A letter arrives from the lawyers handling my defence in the phantom whiplash injury claim. It is now coming up to three years since a singularly rough-hewn couple alleged I had incapacitated them by shunting my little convertible in a slow moving traffic queue into the back of their people carrier.
I haven’t heard much from them since I appointed legal counsel and notified them of my intention to fight their claim all the way to the highest court in the land. They went a bit quiet after that, failing to submit all the necessary details setting out how and when they want to see me in court. All we know is that before they went quiet, Mrs Slob, for so I have childishly nicknamed her, after the Harry Enfield character, alleged that the shunt left her unable to do the ironing and that one of her children had to help her do the housework.

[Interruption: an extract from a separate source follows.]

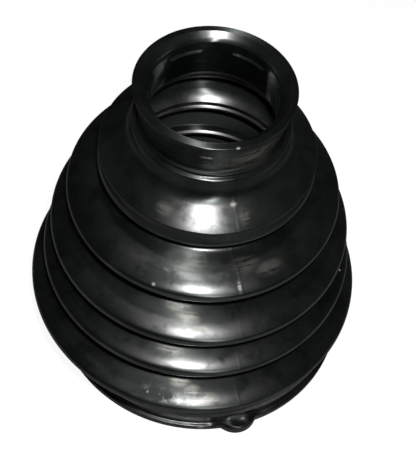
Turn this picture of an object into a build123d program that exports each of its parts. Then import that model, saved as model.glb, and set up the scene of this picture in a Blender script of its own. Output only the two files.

At this point, I want to make all sorts of jokes about the obvious inauthenticity of this claim, based on my assessment of the outfit she was wearing at the time: leggings and a baggy T-shirt, neither of which looked like they needed, or indeed had had, much ironing. But I won’t go into that too forensically because I suppose I should give Mrs S the benefit of the doubt. If she says she has other outfits that require pressing and that an inability to carry out these urgent acts of laundry maintenance left her in distress, then who am I to undermine her? Perhaps she is one of those people who, behind closed doors, likes to lead a double life.
Her lawyers further explained that the secretly fastidious lady was delivered into an unhappy place where she was unable to fulfil her own tight standards of personal grooming because previous injuries such as sciatica had been reactivated by the impact of my Peugeot 206 cc (approx.